→ REQUIREMENTS:
Go through the data below. Pull out every line that has the word "with".

→ INPUT:
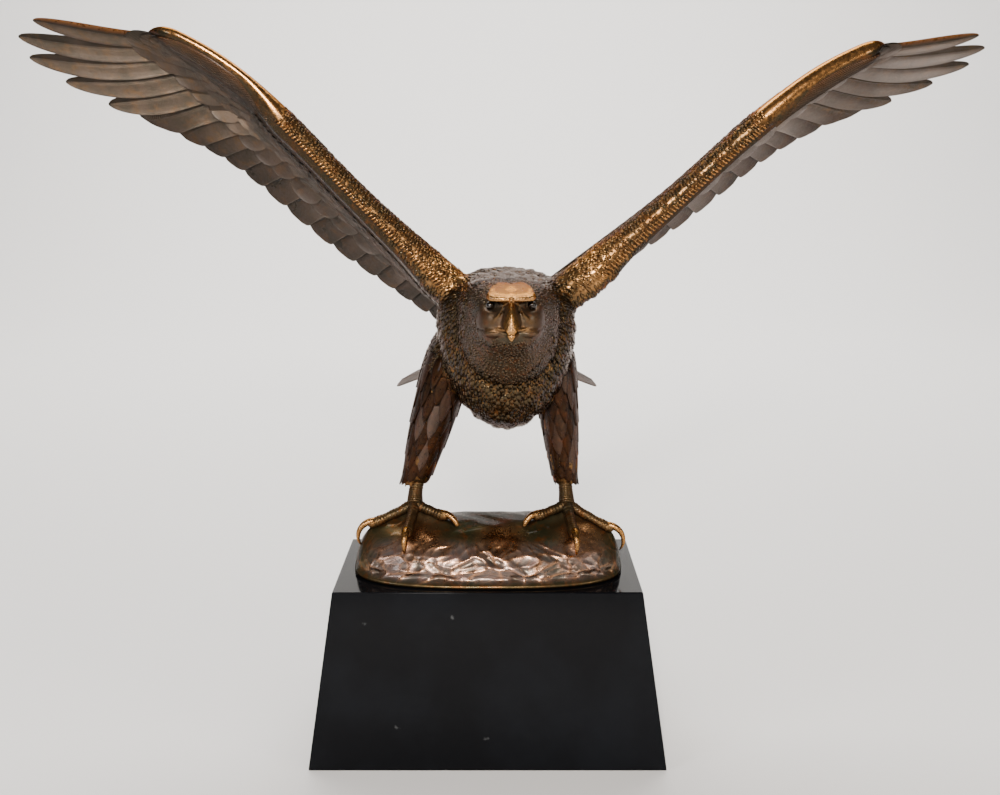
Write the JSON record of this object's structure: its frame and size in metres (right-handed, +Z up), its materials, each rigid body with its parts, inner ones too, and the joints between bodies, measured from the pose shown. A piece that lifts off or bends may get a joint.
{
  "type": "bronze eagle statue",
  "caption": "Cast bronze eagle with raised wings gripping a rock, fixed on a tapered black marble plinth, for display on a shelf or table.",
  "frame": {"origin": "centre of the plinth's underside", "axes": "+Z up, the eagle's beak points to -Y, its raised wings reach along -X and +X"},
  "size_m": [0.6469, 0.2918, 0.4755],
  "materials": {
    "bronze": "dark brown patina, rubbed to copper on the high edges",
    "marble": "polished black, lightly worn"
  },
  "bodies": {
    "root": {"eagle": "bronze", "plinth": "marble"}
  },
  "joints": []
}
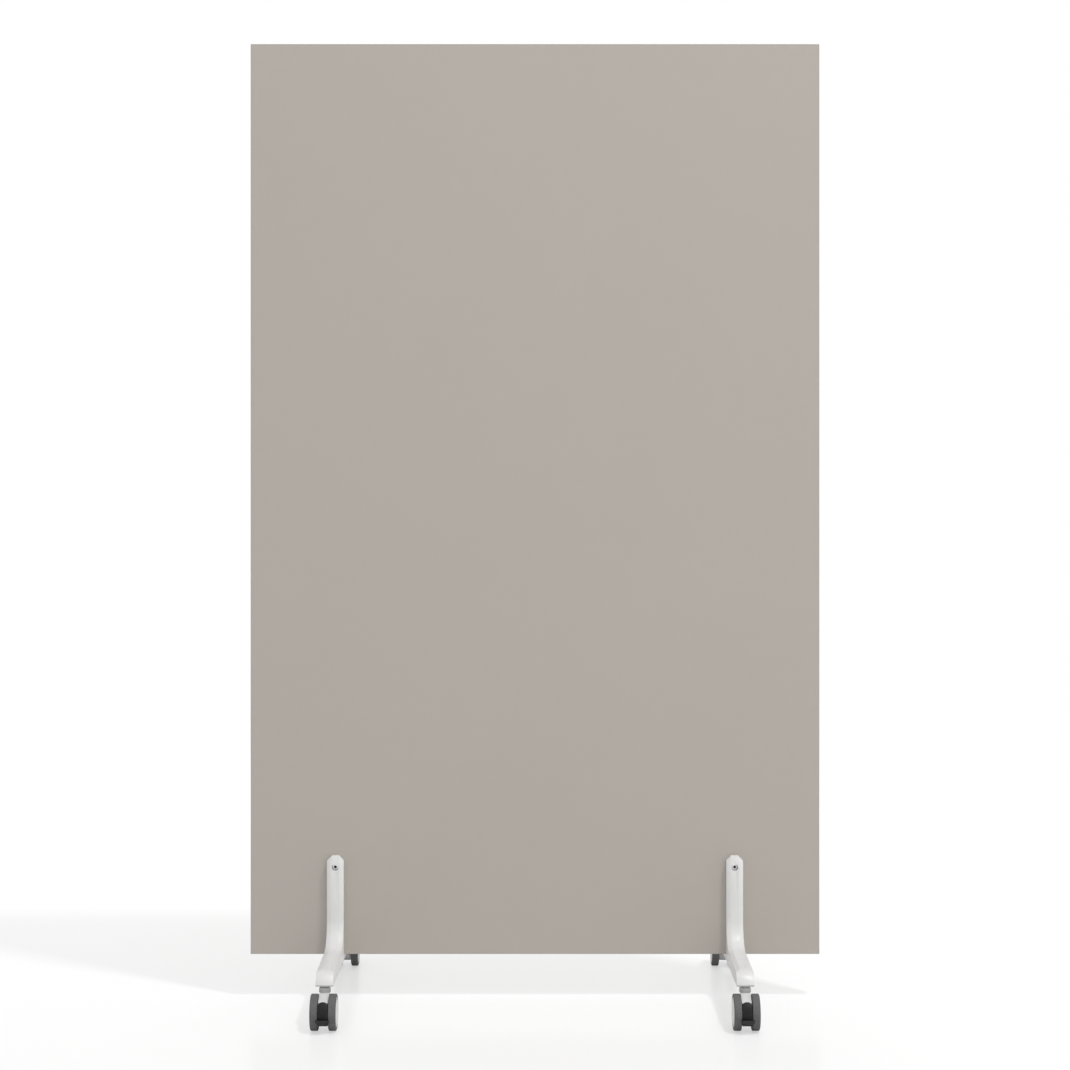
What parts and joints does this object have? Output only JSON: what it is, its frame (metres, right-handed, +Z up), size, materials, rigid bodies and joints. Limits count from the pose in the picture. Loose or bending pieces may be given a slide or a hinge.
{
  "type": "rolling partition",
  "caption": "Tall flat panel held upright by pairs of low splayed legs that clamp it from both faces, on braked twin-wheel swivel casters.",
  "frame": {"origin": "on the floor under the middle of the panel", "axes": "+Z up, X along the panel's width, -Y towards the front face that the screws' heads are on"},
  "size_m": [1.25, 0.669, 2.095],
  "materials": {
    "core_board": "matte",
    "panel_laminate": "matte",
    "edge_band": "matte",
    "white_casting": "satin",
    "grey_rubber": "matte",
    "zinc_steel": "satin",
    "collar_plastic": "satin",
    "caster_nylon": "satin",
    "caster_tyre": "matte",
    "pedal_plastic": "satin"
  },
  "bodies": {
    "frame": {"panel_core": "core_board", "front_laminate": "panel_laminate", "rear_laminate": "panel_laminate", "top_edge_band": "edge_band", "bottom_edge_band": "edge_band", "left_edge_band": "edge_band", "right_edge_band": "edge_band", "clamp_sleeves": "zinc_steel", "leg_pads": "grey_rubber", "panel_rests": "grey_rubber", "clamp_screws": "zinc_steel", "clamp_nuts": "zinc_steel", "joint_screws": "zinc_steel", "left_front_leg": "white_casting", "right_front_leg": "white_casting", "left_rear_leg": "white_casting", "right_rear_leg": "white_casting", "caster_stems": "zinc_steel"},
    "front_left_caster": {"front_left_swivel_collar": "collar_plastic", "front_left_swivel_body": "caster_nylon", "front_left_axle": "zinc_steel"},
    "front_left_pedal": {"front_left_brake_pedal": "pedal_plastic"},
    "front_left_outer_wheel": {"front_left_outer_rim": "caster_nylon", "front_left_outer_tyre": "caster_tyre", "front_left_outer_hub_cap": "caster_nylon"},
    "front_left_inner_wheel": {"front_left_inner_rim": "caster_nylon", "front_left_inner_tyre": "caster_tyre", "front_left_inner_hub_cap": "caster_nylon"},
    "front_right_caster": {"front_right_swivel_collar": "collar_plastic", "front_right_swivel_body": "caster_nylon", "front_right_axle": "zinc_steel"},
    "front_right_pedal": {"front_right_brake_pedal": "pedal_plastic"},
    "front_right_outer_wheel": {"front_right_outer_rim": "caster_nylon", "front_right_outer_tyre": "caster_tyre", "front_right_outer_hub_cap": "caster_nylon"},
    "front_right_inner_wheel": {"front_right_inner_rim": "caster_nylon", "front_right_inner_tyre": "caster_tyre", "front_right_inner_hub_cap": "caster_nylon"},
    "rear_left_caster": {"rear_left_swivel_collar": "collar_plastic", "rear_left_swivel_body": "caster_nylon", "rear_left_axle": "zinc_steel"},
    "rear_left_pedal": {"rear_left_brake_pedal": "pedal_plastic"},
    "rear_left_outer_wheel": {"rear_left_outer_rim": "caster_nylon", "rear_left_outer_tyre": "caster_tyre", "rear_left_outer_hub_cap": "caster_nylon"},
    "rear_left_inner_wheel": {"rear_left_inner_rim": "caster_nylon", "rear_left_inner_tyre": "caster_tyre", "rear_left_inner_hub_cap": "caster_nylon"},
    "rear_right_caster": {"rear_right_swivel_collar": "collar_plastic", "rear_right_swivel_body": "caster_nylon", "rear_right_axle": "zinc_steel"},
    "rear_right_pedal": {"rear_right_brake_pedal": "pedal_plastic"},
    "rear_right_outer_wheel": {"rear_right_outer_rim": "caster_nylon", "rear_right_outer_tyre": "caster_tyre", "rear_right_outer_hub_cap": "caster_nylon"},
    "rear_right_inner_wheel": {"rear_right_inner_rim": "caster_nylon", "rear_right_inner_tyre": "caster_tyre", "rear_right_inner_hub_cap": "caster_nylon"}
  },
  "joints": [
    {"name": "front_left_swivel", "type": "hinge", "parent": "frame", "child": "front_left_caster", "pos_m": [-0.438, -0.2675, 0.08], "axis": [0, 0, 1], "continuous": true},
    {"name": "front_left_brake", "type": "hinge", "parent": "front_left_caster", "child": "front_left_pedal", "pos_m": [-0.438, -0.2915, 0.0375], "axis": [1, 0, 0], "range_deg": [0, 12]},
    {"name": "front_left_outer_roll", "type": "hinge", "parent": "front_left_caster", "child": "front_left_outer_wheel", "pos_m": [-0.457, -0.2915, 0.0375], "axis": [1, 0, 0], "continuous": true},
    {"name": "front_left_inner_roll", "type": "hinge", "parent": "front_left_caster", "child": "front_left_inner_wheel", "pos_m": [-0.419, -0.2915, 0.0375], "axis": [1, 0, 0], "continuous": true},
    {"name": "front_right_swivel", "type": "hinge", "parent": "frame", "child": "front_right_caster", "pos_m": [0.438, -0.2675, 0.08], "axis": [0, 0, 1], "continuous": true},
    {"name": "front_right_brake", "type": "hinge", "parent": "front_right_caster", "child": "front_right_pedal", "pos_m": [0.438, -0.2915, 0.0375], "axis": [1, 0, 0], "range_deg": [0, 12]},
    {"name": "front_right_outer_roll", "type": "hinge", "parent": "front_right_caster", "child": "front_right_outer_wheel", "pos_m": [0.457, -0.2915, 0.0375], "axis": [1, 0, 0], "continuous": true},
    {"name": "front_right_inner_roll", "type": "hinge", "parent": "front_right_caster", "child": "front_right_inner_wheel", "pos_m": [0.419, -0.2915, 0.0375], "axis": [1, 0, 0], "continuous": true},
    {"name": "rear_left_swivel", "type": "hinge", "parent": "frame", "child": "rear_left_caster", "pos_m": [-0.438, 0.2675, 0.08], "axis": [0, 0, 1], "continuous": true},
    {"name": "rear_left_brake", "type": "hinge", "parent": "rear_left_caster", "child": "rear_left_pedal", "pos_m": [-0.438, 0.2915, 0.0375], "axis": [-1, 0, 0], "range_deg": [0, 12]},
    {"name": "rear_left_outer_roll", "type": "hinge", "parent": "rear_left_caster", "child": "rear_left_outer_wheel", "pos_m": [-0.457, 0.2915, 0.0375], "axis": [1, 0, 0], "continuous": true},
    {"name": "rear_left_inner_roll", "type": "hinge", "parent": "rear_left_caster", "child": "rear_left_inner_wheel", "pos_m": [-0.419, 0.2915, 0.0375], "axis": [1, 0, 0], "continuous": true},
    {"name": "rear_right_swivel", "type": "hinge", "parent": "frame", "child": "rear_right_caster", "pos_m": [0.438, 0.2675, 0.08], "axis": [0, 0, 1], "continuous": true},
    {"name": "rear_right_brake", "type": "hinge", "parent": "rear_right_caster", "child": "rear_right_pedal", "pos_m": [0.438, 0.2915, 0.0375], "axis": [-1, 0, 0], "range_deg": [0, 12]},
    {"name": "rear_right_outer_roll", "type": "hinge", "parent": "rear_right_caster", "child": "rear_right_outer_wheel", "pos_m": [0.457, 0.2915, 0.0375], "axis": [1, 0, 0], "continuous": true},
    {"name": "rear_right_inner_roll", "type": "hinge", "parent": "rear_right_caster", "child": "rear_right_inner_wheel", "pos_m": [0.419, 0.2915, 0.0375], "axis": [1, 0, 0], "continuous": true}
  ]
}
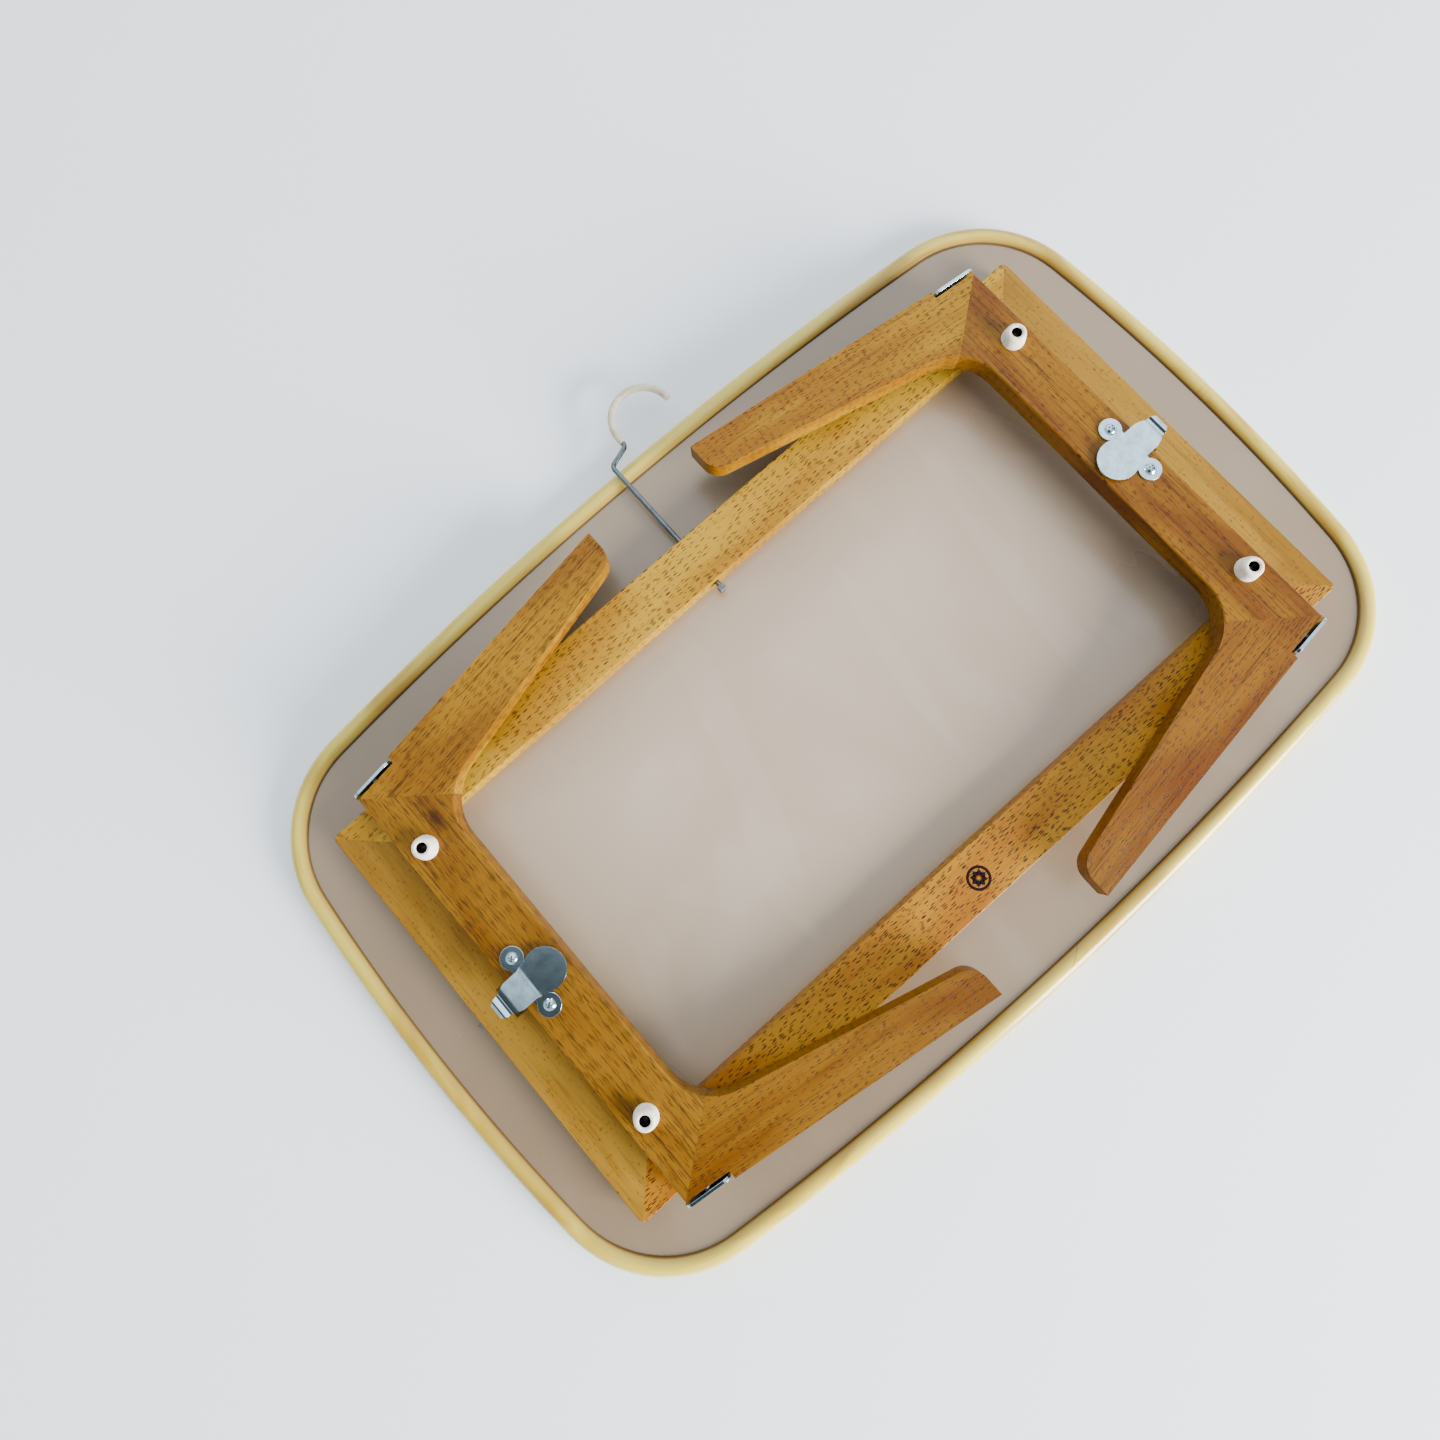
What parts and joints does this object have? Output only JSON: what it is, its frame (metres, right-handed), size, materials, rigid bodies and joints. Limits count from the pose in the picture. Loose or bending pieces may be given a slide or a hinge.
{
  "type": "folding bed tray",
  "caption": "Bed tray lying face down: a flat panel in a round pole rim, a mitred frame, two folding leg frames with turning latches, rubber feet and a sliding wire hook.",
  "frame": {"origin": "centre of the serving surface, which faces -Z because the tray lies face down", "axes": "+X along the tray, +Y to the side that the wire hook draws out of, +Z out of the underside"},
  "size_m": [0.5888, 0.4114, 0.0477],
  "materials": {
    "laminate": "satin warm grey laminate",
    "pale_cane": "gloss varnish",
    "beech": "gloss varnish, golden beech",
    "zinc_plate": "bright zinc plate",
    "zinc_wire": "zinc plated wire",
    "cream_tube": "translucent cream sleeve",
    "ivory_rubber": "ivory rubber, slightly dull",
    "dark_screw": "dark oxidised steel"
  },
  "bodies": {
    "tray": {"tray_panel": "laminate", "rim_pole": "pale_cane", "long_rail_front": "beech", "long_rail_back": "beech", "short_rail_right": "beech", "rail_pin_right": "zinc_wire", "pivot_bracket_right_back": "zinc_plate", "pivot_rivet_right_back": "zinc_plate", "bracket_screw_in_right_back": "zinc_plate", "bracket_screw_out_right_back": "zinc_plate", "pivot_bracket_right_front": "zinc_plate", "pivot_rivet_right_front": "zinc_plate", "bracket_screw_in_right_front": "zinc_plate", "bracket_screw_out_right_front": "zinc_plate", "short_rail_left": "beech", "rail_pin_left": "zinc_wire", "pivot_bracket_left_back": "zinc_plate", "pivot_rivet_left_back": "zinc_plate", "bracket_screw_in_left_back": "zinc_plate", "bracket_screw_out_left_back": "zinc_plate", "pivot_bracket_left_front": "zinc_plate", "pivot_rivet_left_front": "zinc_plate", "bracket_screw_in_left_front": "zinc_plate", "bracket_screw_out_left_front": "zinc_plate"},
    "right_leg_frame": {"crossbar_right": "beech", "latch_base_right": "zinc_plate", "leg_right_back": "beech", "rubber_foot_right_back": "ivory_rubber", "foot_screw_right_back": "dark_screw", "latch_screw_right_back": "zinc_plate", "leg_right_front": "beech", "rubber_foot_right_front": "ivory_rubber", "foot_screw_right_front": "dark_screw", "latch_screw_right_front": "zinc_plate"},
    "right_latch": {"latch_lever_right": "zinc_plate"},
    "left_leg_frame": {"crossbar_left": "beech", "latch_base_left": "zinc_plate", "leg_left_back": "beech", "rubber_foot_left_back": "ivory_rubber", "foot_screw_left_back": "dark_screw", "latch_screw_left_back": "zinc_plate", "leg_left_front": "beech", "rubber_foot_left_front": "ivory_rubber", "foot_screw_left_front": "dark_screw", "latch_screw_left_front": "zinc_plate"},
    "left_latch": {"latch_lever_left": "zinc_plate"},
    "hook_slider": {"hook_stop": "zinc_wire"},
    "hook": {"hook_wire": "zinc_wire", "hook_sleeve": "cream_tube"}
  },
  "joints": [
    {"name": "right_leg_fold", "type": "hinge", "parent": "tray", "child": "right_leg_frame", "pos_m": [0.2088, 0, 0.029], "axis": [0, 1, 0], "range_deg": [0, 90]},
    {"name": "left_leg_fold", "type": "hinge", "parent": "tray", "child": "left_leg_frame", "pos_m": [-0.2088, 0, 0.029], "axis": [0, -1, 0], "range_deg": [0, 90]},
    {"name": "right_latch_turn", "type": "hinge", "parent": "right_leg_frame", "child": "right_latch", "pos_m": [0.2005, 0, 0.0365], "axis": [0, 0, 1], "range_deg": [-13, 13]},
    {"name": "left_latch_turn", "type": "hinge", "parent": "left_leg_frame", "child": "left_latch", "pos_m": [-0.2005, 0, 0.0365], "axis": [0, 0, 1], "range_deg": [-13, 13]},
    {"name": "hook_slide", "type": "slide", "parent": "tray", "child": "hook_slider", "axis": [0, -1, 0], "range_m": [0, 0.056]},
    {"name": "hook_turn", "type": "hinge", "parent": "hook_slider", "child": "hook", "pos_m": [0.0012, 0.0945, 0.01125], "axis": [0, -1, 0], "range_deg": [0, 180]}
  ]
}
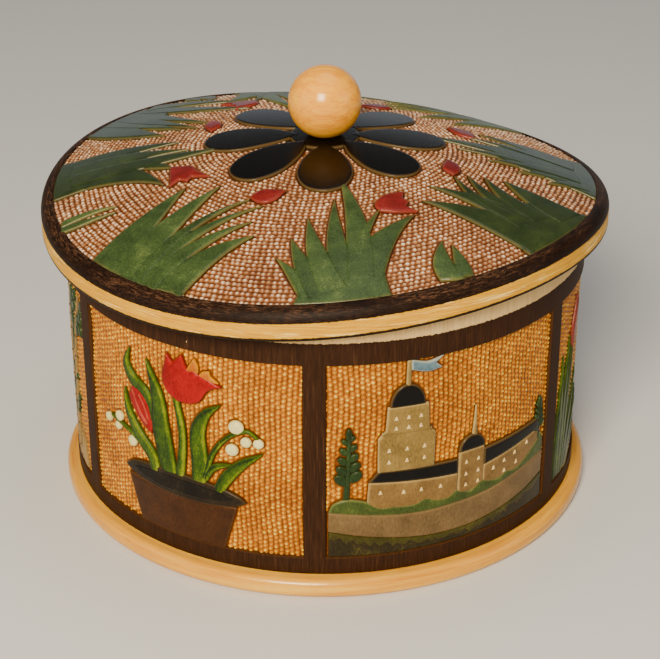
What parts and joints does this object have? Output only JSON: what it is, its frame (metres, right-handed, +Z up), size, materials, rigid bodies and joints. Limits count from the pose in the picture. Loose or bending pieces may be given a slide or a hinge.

→ WORKED ANSWER:
Write the JSON record of this object's structure: its frame and size in metres (right-handed, +Z up), its materials, each rigid body with its parts, inner ones too, and the joints between bodies, measured from the pose shown. A piece that lifts off or bends may get a joint.
  "caption": "Cast bronze eagle with raised wings gripping a rock, fixed on a tapered black marble plinth, for display on a shelf or table.",
  "caption": "Bed tray lying face down: a flat panel in a round pole rim, a mitred frame, two folding leg frames with turning latches, rubber feet and a sliding wire hook.",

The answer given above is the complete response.